§ **The task**: Give back, exactly as written, the lines from the beginning of the listing through the one that contains "BLACK_PIT, CRYSTAL, THIN_TIP".

━━━━━━

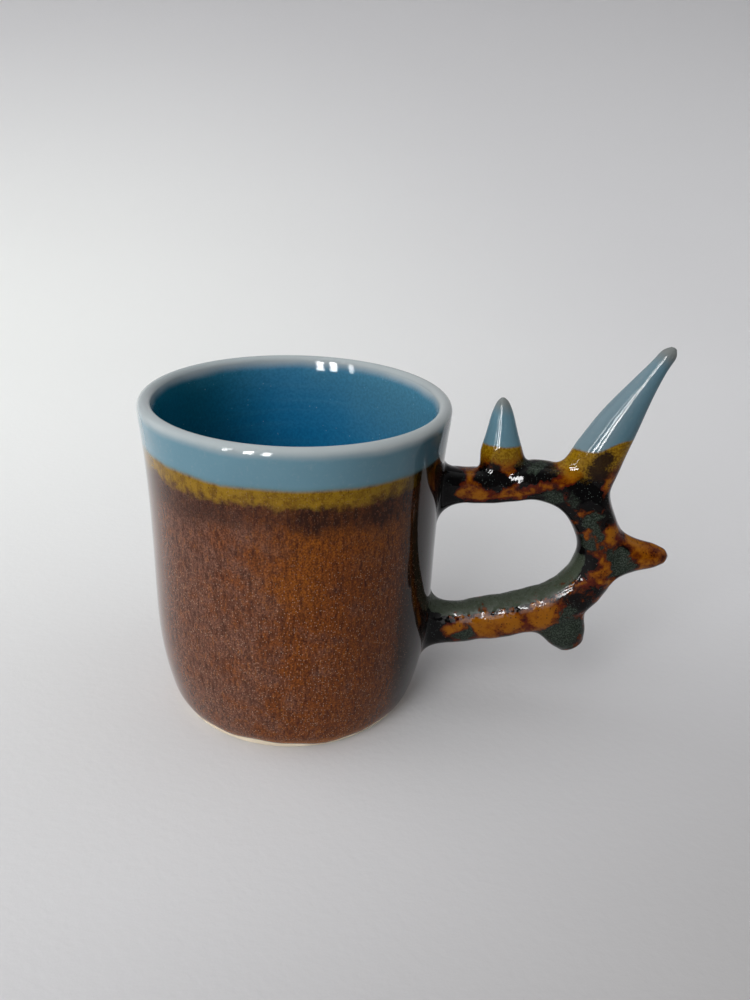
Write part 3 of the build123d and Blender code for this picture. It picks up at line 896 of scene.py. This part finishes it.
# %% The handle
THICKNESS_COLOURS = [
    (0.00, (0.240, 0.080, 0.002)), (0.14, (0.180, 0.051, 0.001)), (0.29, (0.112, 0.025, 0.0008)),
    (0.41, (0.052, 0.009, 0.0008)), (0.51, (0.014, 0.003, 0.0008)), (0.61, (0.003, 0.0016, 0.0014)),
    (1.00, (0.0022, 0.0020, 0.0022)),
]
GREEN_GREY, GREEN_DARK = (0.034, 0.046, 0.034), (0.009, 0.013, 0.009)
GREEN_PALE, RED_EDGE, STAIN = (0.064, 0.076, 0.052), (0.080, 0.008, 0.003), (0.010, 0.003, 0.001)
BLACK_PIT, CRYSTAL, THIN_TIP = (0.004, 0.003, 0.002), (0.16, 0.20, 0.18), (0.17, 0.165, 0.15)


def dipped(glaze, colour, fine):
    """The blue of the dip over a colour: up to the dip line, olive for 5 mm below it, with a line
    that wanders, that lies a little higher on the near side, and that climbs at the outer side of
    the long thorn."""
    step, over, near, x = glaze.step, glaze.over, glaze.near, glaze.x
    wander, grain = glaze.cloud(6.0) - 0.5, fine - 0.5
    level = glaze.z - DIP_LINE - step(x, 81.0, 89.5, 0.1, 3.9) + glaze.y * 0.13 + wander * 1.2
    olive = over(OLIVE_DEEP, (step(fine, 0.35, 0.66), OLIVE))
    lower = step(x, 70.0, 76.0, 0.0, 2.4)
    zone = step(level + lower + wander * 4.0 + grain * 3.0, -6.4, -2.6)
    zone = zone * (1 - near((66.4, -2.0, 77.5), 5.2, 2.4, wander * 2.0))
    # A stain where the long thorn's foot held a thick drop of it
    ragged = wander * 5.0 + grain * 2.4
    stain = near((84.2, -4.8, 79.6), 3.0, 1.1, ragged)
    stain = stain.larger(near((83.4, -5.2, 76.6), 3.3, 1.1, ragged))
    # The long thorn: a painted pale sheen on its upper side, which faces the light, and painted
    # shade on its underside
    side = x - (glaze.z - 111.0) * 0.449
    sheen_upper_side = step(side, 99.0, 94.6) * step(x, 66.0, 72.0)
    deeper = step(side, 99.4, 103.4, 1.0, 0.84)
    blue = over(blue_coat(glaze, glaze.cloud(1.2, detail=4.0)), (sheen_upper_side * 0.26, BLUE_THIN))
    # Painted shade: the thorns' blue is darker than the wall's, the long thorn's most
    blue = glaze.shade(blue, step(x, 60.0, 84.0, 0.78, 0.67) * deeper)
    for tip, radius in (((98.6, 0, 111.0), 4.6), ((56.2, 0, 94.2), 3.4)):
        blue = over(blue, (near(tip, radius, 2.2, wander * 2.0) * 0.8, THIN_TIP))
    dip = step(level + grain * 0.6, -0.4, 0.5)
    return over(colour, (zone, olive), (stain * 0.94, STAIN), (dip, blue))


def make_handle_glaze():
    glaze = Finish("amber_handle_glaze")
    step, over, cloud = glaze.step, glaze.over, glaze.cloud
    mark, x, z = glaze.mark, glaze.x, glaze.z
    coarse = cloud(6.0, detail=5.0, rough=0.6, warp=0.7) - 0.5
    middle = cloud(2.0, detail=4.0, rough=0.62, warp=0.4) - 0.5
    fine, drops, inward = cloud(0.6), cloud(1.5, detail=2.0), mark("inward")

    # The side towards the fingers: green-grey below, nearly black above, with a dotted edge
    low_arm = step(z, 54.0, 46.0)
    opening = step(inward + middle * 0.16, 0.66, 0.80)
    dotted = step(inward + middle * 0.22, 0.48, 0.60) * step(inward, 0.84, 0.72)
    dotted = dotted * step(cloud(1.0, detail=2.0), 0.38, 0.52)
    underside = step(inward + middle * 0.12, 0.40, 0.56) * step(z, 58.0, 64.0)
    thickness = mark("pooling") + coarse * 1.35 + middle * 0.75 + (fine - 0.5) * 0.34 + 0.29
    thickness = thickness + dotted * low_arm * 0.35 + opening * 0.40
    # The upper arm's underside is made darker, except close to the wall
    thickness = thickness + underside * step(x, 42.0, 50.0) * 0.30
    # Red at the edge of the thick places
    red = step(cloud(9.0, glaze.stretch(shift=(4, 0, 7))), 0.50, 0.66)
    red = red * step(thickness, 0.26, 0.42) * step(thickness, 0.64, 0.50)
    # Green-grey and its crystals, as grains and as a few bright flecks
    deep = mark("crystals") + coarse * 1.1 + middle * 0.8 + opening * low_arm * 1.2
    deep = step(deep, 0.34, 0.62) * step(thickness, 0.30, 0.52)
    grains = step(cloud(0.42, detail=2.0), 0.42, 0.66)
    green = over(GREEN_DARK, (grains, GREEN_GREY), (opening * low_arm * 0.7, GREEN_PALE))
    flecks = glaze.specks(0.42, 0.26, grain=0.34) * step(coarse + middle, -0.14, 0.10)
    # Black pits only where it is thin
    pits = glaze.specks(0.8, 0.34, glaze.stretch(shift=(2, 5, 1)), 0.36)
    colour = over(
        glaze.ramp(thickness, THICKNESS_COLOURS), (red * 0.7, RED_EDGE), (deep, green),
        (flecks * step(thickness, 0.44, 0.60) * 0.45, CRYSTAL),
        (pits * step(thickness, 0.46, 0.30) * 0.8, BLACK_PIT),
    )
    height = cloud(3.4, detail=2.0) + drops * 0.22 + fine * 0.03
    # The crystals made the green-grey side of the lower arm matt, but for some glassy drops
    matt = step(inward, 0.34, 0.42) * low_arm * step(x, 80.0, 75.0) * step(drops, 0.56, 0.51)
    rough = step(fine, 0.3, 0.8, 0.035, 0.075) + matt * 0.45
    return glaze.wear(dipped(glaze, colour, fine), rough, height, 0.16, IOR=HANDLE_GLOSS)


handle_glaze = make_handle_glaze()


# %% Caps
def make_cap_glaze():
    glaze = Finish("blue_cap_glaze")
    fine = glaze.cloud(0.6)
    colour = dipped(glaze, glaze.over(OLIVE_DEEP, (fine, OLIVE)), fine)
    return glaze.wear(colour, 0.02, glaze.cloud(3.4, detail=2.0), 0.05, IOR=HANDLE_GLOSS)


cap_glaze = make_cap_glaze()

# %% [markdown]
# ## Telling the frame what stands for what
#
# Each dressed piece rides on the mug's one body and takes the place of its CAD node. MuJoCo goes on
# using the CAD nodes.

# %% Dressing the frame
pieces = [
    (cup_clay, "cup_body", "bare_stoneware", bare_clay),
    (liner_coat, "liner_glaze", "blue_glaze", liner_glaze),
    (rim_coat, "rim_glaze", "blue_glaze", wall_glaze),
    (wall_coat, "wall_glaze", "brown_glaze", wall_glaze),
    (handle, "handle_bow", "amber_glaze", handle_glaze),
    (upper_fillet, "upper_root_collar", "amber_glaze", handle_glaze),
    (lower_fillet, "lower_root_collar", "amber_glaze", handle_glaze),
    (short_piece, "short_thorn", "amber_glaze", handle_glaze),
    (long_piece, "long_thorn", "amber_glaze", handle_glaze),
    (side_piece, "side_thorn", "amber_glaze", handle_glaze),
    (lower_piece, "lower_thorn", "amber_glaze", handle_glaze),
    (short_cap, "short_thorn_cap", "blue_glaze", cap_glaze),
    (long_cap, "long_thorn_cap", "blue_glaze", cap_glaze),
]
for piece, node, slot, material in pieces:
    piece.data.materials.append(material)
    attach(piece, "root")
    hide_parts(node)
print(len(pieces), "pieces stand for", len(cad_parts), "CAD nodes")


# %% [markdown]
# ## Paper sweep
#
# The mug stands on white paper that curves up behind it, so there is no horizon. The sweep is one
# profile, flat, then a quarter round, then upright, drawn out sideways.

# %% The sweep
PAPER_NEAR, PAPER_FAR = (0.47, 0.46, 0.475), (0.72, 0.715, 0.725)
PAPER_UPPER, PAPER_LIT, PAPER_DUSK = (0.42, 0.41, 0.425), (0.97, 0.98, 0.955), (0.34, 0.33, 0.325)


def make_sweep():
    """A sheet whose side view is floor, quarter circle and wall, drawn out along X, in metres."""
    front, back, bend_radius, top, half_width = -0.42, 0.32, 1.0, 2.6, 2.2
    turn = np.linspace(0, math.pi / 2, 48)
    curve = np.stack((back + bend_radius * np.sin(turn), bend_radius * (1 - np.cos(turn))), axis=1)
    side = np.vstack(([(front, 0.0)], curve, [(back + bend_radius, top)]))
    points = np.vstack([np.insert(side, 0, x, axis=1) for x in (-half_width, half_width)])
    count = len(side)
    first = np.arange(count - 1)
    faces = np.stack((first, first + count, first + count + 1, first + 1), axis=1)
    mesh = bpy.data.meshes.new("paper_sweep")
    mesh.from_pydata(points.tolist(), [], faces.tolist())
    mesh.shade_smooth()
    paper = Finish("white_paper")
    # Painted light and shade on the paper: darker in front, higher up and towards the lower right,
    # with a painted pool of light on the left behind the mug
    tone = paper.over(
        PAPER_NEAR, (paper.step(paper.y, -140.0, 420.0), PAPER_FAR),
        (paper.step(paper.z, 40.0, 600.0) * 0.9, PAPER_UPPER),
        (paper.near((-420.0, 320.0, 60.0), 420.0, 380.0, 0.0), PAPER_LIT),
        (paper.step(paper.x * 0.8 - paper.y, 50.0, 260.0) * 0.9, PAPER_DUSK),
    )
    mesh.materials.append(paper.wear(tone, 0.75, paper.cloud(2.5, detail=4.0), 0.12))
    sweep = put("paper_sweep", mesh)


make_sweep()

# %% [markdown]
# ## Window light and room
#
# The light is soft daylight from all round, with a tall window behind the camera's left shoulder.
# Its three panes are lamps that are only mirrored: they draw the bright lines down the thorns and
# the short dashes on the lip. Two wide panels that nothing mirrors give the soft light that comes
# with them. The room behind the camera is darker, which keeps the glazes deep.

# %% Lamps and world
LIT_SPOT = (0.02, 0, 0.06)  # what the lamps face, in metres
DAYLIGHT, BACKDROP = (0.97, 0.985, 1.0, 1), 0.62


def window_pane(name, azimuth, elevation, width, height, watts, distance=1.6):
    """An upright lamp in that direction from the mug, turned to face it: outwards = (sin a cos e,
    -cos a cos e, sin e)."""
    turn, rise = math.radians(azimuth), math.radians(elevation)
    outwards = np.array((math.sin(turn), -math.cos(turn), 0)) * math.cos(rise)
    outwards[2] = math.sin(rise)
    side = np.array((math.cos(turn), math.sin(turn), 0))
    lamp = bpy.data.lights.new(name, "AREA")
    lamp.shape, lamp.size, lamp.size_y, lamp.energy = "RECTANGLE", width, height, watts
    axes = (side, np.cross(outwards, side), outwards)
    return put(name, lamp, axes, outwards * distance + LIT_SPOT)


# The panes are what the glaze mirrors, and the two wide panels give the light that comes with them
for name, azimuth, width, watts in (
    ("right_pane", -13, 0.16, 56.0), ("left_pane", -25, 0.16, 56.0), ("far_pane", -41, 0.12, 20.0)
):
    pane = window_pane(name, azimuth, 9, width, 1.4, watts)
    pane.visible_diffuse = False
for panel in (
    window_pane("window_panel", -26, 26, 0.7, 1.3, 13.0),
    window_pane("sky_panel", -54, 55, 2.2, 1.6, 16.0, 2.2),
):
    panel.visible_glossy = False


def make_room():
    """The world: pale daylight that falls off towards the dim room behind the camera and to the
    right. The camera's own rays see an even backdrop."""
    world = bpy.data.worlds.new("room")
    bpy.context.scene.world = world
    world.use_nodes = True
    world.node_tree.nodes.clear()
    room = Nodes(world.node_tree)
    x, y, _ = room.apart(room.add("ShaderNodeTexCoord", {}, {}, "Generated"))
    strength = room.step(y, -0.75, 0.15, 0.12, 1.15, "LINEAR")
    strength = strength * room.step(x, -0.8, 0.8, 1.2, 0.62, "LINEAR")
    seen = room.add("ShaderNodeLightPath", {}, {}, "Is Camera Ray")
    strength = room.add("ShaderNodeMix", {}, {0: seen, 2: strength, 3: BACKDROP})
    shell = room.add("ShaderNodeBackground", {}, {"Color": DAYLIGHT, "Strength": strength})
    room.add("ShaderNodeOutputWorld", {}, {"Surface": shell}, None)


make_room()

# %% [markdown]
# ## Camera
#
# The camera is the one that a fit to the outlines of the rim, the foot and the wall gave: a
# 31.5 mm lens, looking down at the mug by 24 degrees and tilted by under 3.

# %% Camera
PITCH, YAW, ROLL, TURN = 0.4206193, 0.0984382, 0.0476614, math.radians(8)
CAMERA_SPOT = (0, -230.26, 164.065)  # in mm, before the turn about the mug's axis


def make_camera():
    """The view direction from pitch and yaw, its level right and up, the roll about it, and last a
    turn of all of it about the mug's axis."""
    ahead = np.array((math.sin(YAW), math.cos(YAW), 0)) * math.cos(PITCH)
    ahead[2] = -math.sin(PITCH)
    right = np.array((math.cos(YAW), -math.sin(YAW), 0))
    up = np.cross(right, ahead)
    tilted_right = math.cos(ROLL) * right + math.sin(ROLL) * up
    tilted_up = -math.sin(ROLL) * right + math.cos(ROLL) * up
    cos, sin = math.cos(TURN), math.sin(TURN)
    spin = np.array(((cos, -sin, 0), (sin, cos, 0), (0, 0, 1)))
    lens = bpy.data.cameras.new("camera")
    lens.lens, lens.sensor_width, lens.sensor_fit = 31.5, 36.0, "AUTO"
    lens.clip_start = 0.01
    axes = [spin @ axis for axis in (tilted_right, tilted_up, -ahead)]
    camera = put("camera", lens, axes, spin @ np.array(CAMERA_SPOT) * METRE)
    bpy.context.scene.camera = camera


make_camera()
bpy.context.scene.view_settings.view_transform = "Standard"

━━━━━━

§ **Written response**:
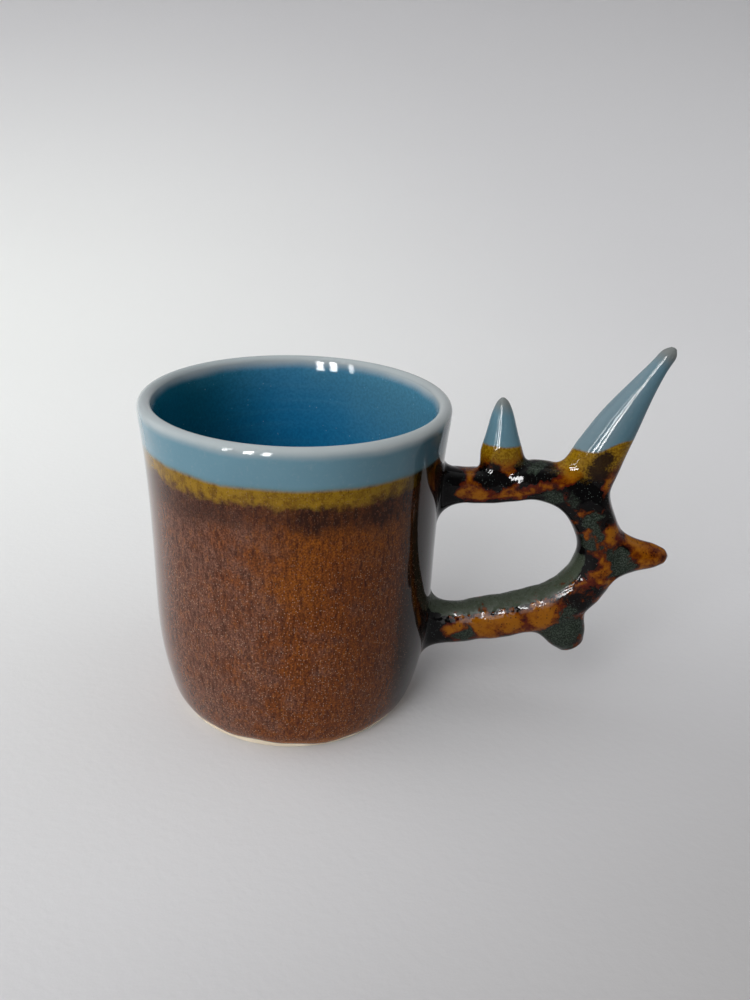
Write part 3 of the build123d and Blender code for this picture. It picks up at line 896 of scene.py. This part finishes it.
# %% The handle
THICKNESS_COLOURS = [
    (0.00, (0.240, 0.080, 0.002)), (0.14, (0.180, 0.051, 0.001)), (0.29, (0.112, 0.025, 0.0008)),
    (0.41, (0.052, 0.009, 0.0008)), (0.51, (0.014, 0.003, 0.0008)), (0.61, (0.003, 0.0016, 0.0014)),
    (1.00, (0.0022, 0.0020, 0.0022)),
]
GREEN_GREY, GREEN_DARK = (0.034, 0.046, 0.034), (0.009, 0.013, 0.009)
GREEN_PALE, RED_EDGE, STAIN = (0.064, 0.076, 0.052), (0.080, 0.008, 0.003), (0.010, 0.003, 0.001)
BLACK_PIT, CRYSTAL, THIN_TIP = (0.004, 0.003, 0.002), (0.16, 0.20, 0.18), (0.17, 0.165, 0.15)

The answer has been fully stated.